Back in the early days of computer networking the same general concept was called mainframe computing; massive central computers housed the data and processing power and ‘dummy’ terminal computers would draw from that central point. Many moved away from the mainframe model when personal computers became more and more powerful. However, businesses still needed a way to share information between employees so various solutions from VPM to data centers dominated the 1990-2000’s. Pre Cloud, these early systems had flaws, the two biggest; expense and capacity – both created as many problems as they solved. Server setup and maintenance is very expensive and business had trouble funding the capital. Servers have finite capacity constraints and business usage is seldom constant. To avoid an embarrassing and costly outage servers must have capacity for spikes, but, that is as efficient as driving a bus every day because once every six months you need room for 30. Business asked for a better solution and technology created The Cloud. 

 

It may not feel contorting thinking of your data up in a cloud, out of your reach, but think of it more in terms of freedom and security.

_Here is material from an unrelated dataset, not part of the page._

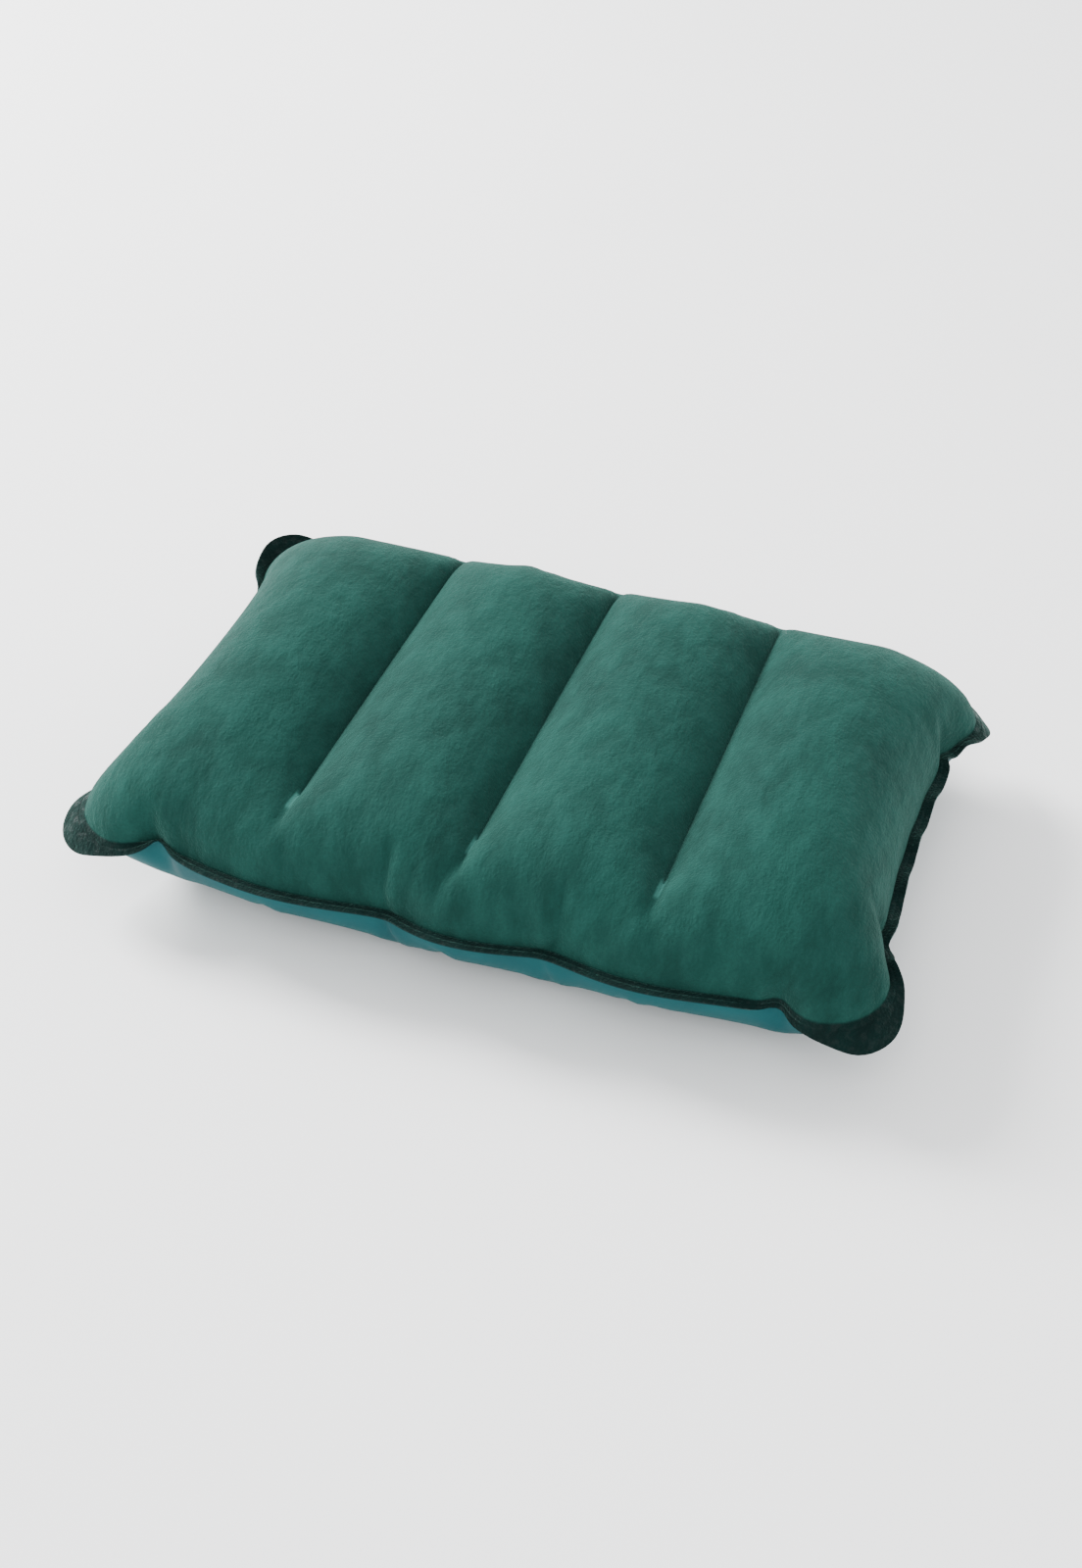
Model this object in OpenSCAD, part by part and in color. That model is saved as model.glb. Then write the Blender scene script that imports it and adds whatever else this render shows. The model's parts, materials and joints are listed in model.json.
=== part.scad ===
// Inflatable camp pillow: a flocked top sheet and a plain bottom sheet welded round the edge,
// three inner beams that hold the sheets together, and a push-in mouth valve low on the rear side.
// Millimetres. +Z is up, -Y is the front, and the origin is on the floor under the middle.

/* [Pillow] */
// Length of the inflated pillow, ear to ear
pillow_l = 440; // [380:2:540]
// Width of the inflated pillow, ear to ear
pillow_w = 282; // [234:2:340]
// Thickness of the inflated pillow at the crown of a chamber
pillow_h = 102; // [84:1:120]
// Height of the welded seam above the floor
seam_z = 51; // [42:1:58]
// How far the weight of the pillow flattens its underside
floor_sink = 1.5; // [0.5:0.1:4]
// Thickness of the flocked top sheet, film and pile together
top_t = 0.8; // [0.5:0.1:1.5]
// Thickness of the plain bottom sheet
bottom_t = 0.4; // [0.3:0.1:1]

/* [Seam] */
// Width of the welded flange along the sides
flange_w = 8; // [5:0.5:14]
// Corner radius of the flange at each ear
ear_r = 22; // [12:1:34]
// Corner radius of the air space inside the weld
chamber_r = 50; // [40:1:70]
// How far the long sides pull in between the ears
long_pull = 2; // [0:0.5:8]
// How far the short sides pull in between the ears
short_pull = 7; // [0:0.5:8]

/* [Beams] */
// Distance from one inner beam to the next
beam_pitch = 96; // [80:1:125]
// Distance from the front weld to the beams' front ends
beam_front_in = 41; // [34:1:60]
// Distance from the rear weld to the beams' rear ends
beam_rear_in = 29; // [24:1:60]
// Thickness of the beam's sheet
beam_t = 0.4; // [0.3:0.1:1]
// Width of the tab that welds a beam to a sheet
tab_w = 6; // [3:0.5:8]
// Depth of the groove that a beam pulls into a sheet
groove_d = 24; // [10:1:29]
// Distance over which a groove runs out past its beam's end
groove_run = 22; // [12:1:24]

/* [Valve] */
// Distance of the valve from the rear weld, seen from above
valve_in = 27; // [22:0.5:34]
// Radius of the valve's flange on the bottom sheet
base_r = 15; // [13:0.5:16]
// Thickness of that flange
base_t = 0.9; // [0.6:0.1:1.3]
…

When data is in the cloud, it is accessible 24 hours a day, 7 days a week from any device that can operate the portal. This is far more freedom then data locked on a particular computer in one room of one building. When Amazon and IBM started down the path of data management using what would come to be called Cloud Technology, the business community did not know what to think. Fast forward to 2013 and there are countless multibillion dollar companies using the cloud. Today cloud computing is part of our daily language and lives as it migrates to personal use as well as business.